→ INSTRUCTIONS TO FOLLOW
Below this line is the material. Write out only its lines from the one containing "fillet(rim_edges, radius=rim_edge_radius)" through the one containing "zip(*points))), Vector(map(max, zip(*points)))", both kept, exactly.

** Begin MATERIAL PROVIDED **

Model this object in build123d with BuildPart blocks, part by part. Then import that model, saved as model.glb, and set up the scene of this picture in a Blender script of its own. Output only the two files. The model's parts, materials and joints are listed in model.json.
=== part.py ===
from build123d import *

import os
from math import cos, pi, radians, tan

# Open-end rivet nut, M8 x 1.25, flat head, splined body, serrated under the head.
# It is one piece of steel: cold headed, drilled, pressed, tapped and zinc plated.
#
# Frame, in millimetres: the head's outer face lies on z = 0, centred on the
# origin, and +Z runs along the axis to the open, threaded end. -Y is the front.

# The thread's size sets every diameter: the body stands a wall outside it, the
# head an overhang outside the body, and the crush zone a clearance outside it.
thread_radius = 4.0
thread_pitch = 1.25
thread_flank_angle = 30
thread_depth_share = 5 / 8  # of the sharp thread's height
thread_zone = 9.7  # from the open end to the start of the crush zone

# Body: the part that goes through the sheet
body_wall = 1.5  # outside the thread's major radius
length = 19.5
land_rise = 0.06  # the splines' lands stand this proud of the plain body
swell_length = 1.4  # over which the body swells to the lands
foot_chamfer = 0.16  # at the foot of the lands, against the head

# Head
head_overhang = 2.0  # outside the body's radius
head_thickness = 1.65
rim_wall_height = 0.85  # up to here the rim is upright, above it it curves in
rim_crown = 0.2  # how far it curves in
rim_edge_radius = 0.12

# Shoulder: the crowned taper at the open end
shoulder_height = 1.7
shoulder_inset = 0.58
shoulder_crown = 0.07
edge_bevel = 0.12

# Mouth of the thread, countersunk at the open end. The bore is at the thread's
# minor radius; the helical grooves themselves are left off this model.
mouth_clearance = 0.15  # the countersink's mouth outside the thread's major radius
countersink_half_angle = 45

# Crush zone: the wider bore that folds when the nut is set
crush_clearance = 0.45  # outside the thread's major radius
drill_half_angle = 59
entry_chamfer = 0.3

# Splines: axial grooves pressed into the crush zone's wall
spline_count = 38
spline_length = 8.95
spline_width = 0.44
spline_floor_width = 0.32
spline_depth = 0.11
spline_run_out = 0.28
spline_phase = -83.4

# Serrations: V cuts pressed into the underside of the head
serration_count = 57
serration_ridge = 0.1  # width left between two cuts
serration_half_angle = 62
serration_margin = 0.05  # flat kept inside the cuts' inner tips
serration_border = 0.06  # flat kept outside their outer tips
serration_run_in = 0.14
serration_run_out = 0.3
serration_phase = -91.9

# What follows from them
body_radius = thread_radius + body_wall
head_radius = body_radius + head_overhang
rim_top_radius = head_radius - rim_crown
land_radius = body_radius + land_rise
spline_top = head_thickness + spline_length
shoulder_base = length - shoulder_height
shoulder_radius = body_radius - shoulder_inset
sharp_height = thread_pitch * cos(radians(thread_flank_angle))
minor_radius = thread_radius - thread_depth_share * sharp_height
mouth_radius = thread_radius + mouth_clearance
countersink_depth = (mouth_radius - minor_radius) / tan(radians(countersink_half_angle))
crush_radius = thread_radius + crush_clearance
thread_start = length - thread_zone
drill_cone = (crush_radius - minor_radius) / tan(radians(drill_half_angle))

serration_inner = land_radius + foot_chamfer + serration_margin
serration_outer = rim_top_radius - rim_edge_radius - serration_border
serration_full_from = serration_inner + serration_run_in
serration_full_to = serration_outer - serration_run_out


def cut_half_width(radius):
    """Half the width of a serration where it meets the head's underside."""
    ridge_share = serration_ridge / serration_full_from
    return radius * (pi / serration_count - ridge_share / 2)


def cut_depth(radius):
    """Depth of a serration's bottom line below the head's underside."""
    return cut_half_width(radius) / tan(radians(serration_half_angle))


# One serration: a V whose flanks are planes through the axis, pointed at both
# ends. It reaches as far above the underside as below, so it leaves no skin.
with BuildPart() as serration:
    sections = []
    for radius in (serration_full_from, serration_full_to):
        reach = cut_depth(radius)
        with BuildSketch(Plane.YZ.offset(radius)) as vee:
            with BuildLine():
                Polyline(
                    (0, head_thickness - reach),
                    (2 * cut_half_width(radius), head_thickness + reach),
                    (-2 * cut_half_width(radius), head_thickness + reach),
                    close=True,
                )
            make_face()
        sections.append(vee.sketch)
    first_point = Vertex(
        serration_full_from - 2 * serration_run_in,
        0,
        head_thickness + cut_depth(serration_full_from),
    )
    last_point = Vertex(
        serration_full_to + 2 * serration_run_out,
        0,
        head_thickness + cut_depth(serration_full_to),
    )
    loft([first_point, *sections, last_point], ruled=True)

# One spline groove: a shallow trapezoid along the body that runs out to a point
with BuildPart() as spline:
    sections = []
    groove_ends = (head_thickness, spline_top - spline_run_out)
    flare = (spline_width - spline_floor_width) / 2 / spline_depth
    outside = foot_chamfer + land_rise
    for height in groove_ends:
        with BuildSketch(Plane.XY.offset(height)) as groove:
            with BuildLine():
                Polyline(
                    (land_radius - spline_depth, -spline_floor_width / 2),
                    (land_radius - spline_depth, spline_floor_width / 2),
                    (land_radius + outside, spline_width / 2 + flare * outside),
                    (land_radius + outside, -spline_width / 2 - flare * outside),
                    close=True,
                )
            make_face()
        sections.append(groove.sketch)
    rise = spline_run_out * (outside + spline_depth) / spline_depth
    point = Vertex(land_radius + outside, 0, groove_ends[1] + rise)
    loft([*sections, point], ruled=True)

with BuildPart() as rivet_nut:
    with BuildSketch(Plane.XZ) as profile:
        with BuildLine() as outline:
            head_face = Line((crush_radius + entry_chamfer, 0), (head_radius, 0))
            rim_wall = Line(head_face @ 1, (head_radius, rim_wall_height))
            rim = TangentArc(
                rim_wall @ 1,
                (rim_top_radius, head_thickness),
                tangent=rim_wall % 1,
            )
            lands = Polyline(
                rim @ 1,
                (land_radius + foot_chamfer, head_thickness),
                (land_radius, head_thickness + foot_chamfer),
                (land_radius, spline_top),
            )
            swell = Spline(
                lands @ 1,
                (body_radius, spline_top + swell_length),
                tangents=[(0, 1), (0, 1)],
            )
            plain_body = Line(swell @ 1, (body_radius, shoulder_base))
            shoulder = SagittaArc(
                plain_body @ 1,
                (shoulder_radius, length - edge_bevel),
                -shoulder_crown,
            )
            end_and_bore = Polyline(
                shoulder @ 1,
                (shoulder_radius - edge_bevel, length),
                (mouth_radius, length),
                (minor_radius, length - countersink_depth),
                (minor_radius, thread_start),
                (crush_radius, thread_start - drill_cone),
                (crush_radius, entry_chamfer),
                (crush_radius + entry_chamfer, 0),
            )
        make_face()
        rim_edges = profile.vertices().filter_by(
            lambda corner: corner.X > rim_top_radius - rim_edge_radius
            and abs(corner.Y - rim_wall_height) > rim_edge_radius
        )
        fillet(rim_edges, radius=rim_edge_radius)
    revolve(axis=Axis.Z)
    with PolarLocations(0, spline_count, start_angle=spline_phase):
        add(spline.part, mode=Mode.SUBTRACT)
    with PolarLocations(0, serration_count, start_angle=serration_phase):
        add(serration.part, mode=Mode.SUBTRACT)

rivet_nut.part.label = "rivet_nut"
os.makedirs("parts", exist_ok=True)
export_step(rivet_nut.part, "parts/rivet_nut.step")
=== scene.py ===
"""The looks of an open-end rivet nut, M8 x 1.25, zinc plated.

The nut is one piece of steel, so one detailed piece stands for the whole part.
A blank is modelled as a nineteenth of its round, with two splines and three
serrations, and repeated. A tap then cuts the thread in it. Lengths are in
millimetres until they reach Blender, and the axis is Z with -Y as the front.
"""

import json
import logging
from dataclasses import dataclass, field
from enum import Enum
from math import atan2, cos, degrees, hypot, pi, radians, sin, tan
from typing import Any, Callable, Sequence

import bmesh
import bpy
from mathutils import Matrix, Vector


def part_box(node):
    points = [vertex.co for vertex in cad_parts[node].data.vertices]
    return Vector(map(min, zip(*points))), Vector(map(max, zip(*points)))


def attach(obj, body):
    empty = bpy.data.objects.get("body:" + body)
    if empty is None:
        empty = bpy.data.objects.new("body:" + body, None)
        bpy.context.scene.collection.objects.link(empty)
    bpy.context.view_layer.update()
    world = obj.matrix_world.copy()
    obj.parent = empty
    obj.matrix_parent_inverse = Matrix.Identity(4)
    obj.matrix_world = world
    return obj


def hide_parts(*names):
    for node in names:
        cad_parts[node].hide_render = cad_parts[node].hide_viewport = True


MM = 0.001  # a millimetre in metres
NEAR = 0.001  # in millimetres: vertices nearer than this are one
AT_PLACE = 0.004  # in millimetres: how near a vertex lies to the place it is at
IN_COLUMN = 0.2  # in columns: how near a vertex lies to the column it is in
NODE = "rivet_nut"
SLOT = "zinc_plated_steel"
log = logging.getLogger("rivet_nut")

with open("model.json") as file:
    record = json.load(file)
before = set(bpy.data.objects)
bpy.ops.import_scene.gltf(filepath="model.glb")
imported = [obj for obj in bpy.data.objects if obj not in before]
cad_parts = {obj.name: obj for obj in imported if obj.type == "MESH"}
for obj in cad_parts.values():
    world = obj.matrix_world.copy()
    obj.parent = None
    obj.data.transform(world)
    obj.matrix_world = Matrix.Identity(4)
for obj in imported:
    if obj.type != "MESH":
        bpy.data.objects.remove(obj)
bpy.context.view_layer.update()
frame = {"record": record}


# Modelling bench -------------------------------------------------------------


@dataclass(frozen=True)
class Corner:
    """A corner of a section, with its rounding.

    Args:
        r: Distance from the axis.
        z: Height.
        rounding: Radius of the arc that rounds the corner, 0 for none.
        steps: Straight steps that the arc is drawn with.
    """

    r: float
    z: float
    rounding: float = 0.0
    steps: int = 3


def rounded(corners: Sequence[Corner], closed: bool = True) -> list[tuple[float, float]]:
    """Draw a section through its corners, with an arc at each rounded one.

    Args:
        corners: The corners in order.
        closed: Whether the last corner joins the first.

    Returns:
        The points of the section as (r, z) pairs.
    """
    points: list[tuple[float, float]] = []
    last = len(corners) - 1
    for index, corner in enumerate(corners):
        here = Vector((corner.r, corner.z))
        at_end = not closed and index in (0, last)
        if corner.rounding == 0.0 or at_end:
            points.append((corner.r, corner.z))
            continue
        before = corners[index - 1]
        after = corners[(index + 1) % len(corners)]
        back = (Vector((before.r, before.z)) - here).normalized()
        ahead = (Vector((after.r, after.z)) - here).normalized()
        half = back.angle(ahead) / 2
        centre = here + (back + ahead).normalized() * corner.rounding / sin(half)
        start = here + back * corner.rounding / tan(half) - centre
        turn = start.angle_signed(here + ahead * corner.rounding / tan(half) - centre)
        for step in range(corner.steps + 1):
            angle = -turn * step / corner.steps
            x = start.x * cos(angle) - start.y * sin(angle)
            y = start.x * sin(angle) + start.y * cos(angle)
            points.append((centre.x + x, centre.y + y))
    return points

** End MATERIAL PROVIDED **

→ THE OUTPUT
        fillet(rim_edges, radius=rim_edge_radius)
    revolve(axis=Axis.Z)
    with PolarLocations(0, spline_count, start_angle=spline_phase):
        add(spline.part, mode=Mode.SUBTRACT)
    with PolarLocations(0, serration_count, start_angle=serration_phase):
        add(serration.part, mode=Mode.SUBTRACT)

rivet_nut.part.label = "rivet_nut"
os.makedirs("parts", exist_ok=True)
export_step(rivet_nut.part, "parts/rivet_nut.step")
=== scene.py ===
"""The looks of an open-end rivet nut, M8 x 1.25, zinc plated.

The nut is one piece of steel, so one detailed piece stands for the whole part.
A blank is modelled as a nineteenth of its round, with two splines and three
serrations, and repeated. A tap then cuts the thread in it. Lengths are in
millimetres until they reach Blender, and the axis is Z with -Y as the front.
"""

import json
import logging
from dataclasses import dataclass, field
from enum import Enum
from math import atan2, cos, degrees, hypot, pi, radians, sin, tan
from typing import Any, Callable, Sequence

import bmesh
import bpy
from mathutils import Matrix, Vector


def part_box(node):
    points = [vertex.co for vertex in cad_parts[node].data.vertices]
    return Vector(map(min, zip(*points))), Vector(map(max, zip(*points)))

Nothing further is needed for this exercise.